NeMo Guardrails Terminology¶

The following terms identify the key concepts related to managing LLM safety by using the NeMo Guardrails middleware plugin.

Models¶

There are two groups of models you can define in a guardrail configuration.

Main model: The primary LLM that generates a response to a user prompt. Under the IGW plugin architecture, the main model is owned by IGW and specified through the VirtualModel's default_model_entity. Guardrail configurations typically omit the type: "main" model entry — the plugin injects the per-request main model at runtime. Include a type: "main" entry only to pin engine or parameters (base_url, default_headers); the model name itself always comes from the inference request body.; When using self-check rails in your guardrail configuration, the per-request main model performs the check.
Task model: The LLM used for a specific guardrail task on the user input and LLM output (for example, content safety or topic control checks). A guardrail configuration can use multiple task models. Task models are declared in the configuration and resolved through IGW's model routing.
LLM provider: The hosted or managed service for using an LLM. In most cases, this is likely a locally-hosted NIM or the NVIDIA API Catalog managed service, but NeMo Guardrails also supports external endpoints such as the OpenAI API.
LLM engine: The underlying runtime that controls how NeMo Guardrails communicates with an LLM. If self-hosting a NIM, or using the NVIDIA API Catalog managed service, use nim. If using the OpenAI API, use openai.

Guardrail configuration: A configuration object that defines how to perform guardrail checks. The configuration specifies the task model(s) to use and the rails to apply to user input and LLM output. A configuration can be stored as an entity and referenced by a VirtualModel via config_id, or supplied inline on a VirtualModel's middleware entry via config.
Rail (or guardrail): The configuration that controls the interaction with an LLM, potentially modifying or blocking content at a specific point during request processing.
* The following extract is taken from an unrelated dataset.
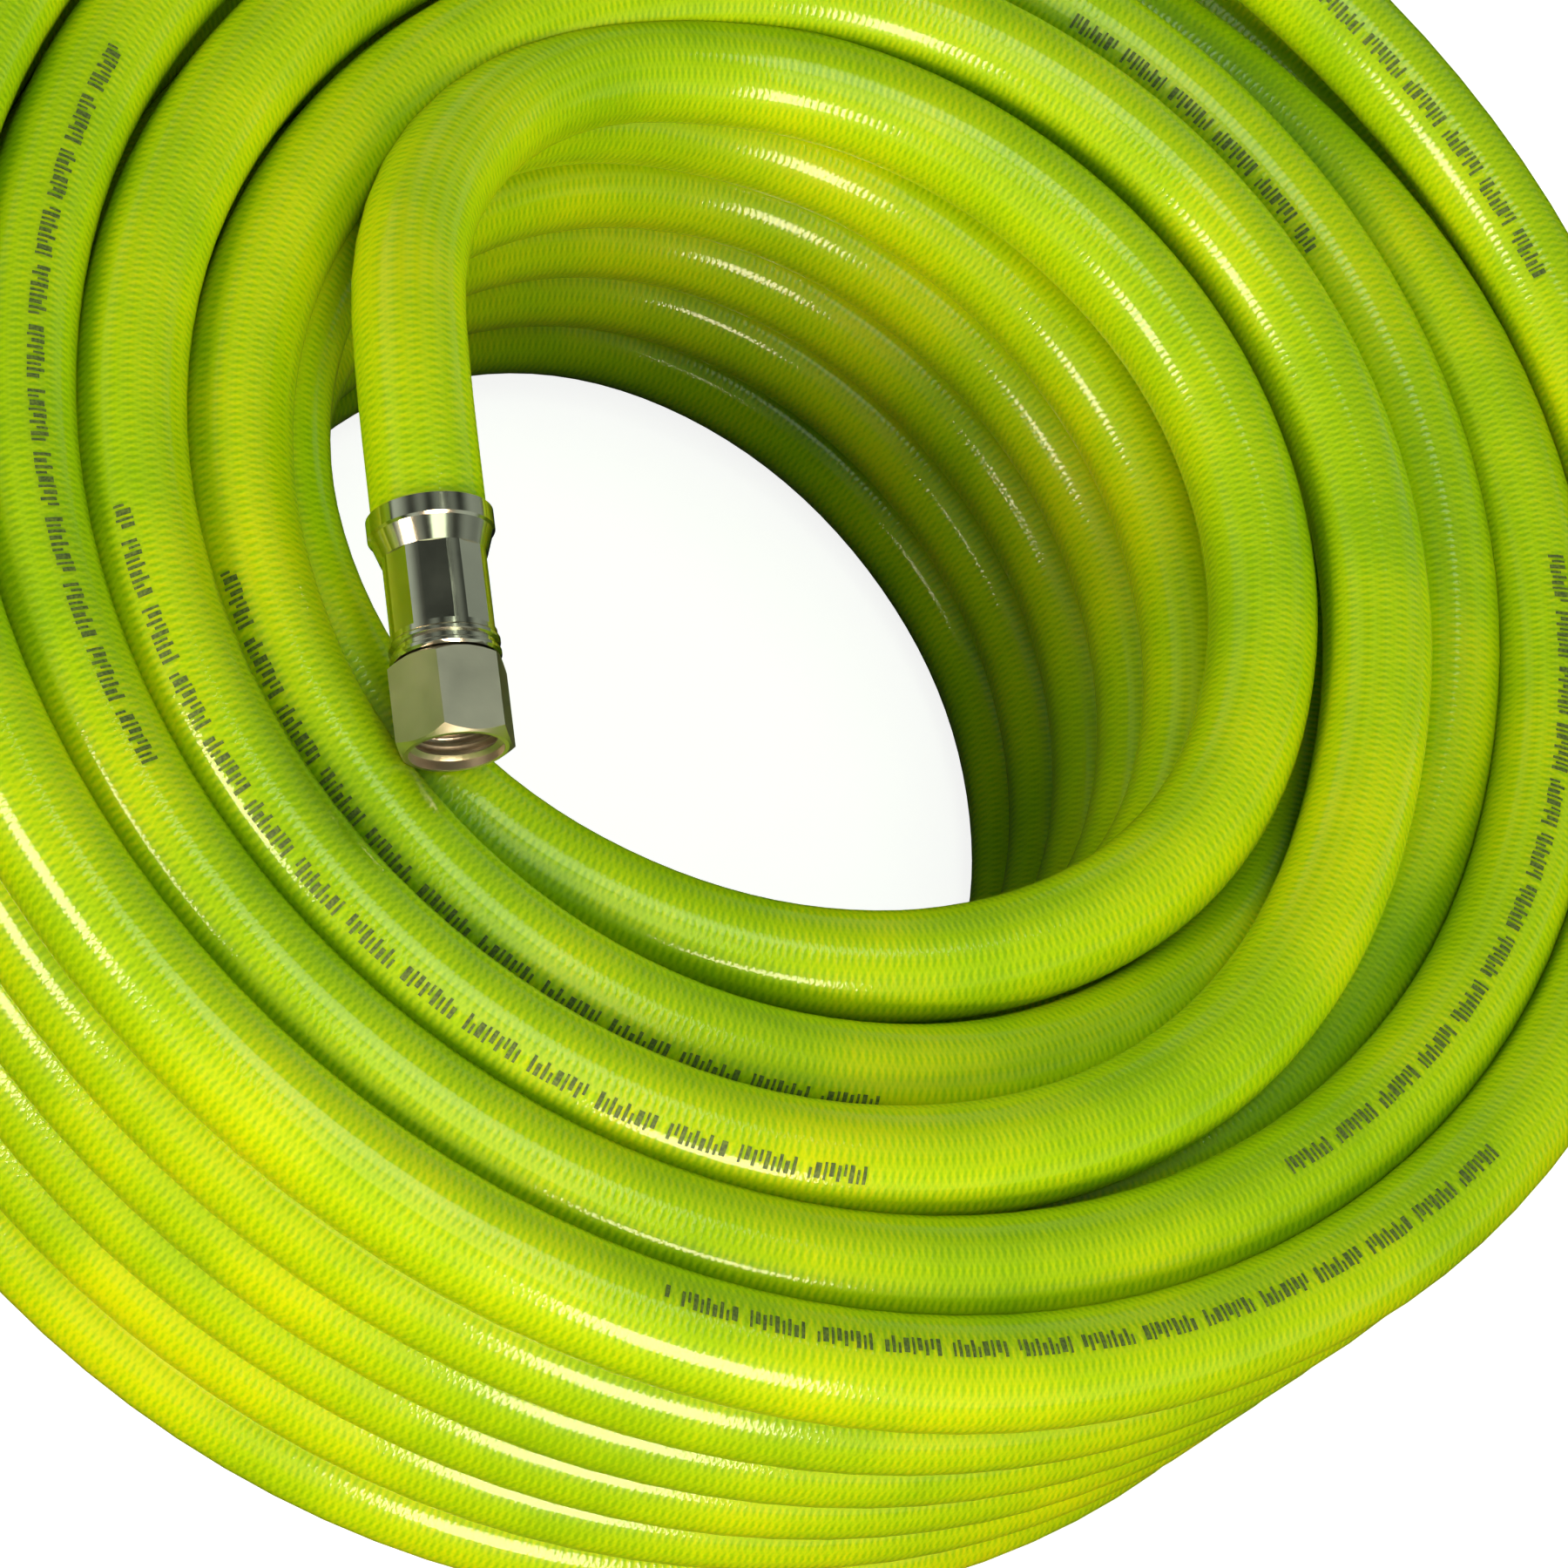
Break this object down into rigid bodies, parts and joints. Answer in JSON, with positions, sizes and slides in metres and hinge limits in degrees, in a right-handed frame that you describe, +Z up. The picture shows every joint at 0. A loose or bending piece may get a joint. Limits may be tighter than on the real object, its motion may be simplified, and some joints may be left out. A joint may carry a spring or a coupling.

Rails are triggered at different points during the handling of a request:

Rail Type	Schema key	When Applied
Input	`input`	Before user input reaches the main model
Output	`output`	After the LLM generates output, before returning to the user

Input rail: A rail applied to user input before it reaches the main model. An input rail can reject the input, stopping any additional processing, or alter the input (for example, masking potentially sensitive data). A guardrail configuration can contain multiple input rails.
Output rail: A rail applied to the LLM output before returning it to the user. An output rail can reject the output, ensuring the LLM output is not returned to the user, or alter the output (for example, masking potentially sensitive data). A guardrail configuration can contain multiple output rails.
Flow: A named action in an input or output rail that defines the guardrail action to perform (for example, self check input).
Task prompt: A prompt template associated with a specific flow that defines the instructions to give the model that performs the action.
Prompt template variable: A templated variable that requires a dynamic value, populated with actual content at runtime, for example, {{ user_input }}.
Refusal text: The predefined message returned if NeMo Guardrails blocks a request. By default, this value is "I'm sorry, I can't respond to that.".

VirtualModel: A logical inference route managed by IGW. A VirtualModel maps a user-facing model name to a backend model entity and defines ordered middleware pipelines. Guardrails are activated by adding nemo-guardrails middleware entries to a VirtualModel's request_middleware and/or response_middleware.
MiddlewareCall: An entry in a VirtualModel's middleware pipeline that specifies which plugin to invoke and how to resolve its configuration. For guardrails, the name is "nemo-guardrails", the config_type is "guardrail_config", and the configuration is specified via config_id (entity reference) or config (inline payload).
Inference Gateway (IGW): The NeMo Platform service that routes inference requests. NeMo Guardrails runs as an in-process middleware plugin on IGW, intercepting requests and responses in the VirtualModel pipeline.